Let's get this show on the road. 40+ weeks pregnant.

        While I've mentioned my pregnancy, it's been a while since I've really given it it's own update.  I forgot a lot with Indie's pregnancy so quickly.  I can't ever remember exactly what her birth weight or stats were.  It's horrible. So, I'm really glad I have a few blog posts to help jog my memory.  I also like being able to compare the two experiences.  

        This baby seems a LOT more aware of the 'outside world' than Indie did. It's common for her to be sleepy in the mornings while I'm still just being a slug in bed.  The first time I speak Baby will start to stir. If I'm in a quiet room and a sudden loud noise happens (dishes banging, something falls, Indie squeals...) Baby will jump like she's been startled.  Baby absolutely hated the new Star Wars movie (or maybe loved...Idk what her excessive kicking really means.) When Damon and I went to see it in theaters all the loud action scenes had her fussing around the whole movie.  A few more examples; I set my cold ice cream bowl on my belly and within seconds she had woken up and was kicking it and making it jump all over.  I took the bowl off and she immediately settled down and was quiet.  Damon and I laughed and did it a few more times. Each time she found the bowl within seconds and was trying to kick it off. She does the same in the bath when I put my warm hands on my belly.

     I'm very vocal about not loving being pregnant.  This in no way negates how grateful I am to be able to grow a healthy baby and add a special little spirit to our family.  It's a huge blessing and I realize that a lot of the hardships and sacrifices you make as a pregnant woman helps you prepare for the road of motherhood. It's a hugely selfless experience, being a mother.  That's not to say mother's are perfect or better than others, but rather it's a very hard thing to give up your body and sometimes your sanity for another little human. 

         One of the blessings that's come from this pregnancy, that I'm started to try to appreciate and ponder more, is being able to draw closer to Christ and have a (VERY) small experience of what he's gone through.  It is such a divine thing to be able to sacrifice for those you love.  For me, that's how this pregnancy has felt.
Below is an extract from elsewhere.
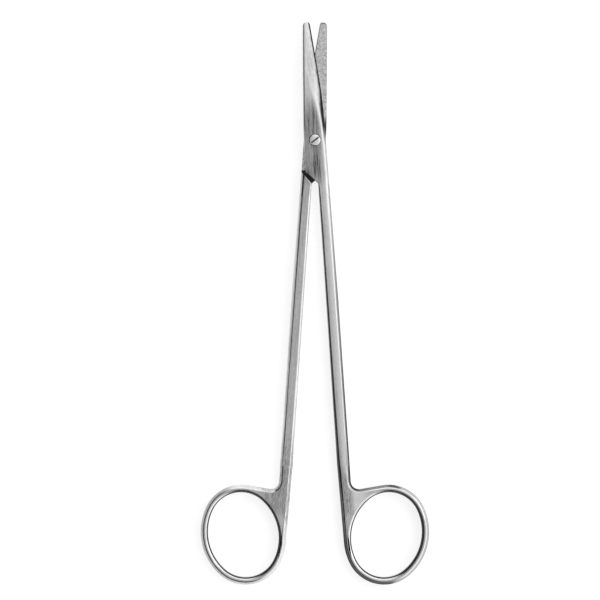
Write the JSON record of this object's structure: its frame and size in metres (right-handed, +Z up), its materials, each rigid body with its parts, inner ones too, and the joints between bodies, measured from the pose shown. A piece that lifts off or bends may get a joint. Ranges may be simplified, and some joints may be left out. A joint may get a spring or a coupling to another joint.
{
  "type": "dissecting scissors",
  "caption": "Slender surgical dissecting scissors with blunt-tipped straight blades, long shanks, oval finger rings and a slotted pivot screw, partly open.",
  "frame": {"origin": "on the pivot axis, at the flat back of the joint on which the scissors lie", "axes": "+Z up along the pivot axis, out of the slotted screw head; +Y from the pivot towards the blade tips; +X to the side of the top half's finger ring"},
  "size_m": [0.0726, 0.1787, 0.0044],
  "materials": {
    "satin_steel": "satin, brushed lengthwise",
    "screw_steel": "bright, turned"
  },
  "bodies": {
    "bottom_body": {"bottom_half": "satin_steel", "pivot_screw": "screw_steel"},
    "top_body": {"top_half": "satin_steel"}
  },
  "joints": [
    {"name": "pivot", "type": "hinge", "parent": "bottom_body", "child": "top_body", "pos_m": [0, 0, 0.0022], "axis": [0, 0, 1], "range_deg": [-7.7, 135]}
  ]
}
My body is sacrificing and enduring to provide for my child, in a way my baby could not possibly provide for itself.  So, while this pregnancy has been a bit more rough and tumble than I had anticipated,  I am very humbled and happy to be able to go through it. Now, I'm not saying I'll sign up again any time soon or if given the choice I would choose a hard pregnancy.  But I am grateful for the experience and how it's allowed me to grow and reflect on motherhood and trials in general.    


       Indie's been a champ through my less functioning days. She is so tender hearted and very observant.  Indie has started calling herself 'doctor Indie' and will doctor me when she notices I'm uncomfortable.  She's ordered me to rest, lay down, take medicine, shes gotten me pillows, blankets, prenatals, and tums, without being asked or promoted.   When she hears me breath in sharply  she will ask if I am okay or if I need to rest. It's really too sweet and a testament to how well Damon takes care of me.  She watches how sweet and tender he is with me and follows his lead.  I'm a lucky woman!

         I had my last 'prenatal' appointment yesterday.  We scheduled an induction for April 6th! Yes, that is tomorrow folks.  There is still a slim chance it may not happen, in the event that all of Pocatello goes into natural labor.  I thought I'd feel more relived or excited than I do, having an end date.  I'm still just grumpy about everything right now. Le sigh. 

     After my appointment I started having contractions that lasted for a minute and were 2 mins apart from 6:30-7:45.  Of course about 15 mins before we were about to pack up and head to the hospital everything just stopped. Today's been filled with a lot of random pains and signs of labor, so who knows.  We may skip the induction after all.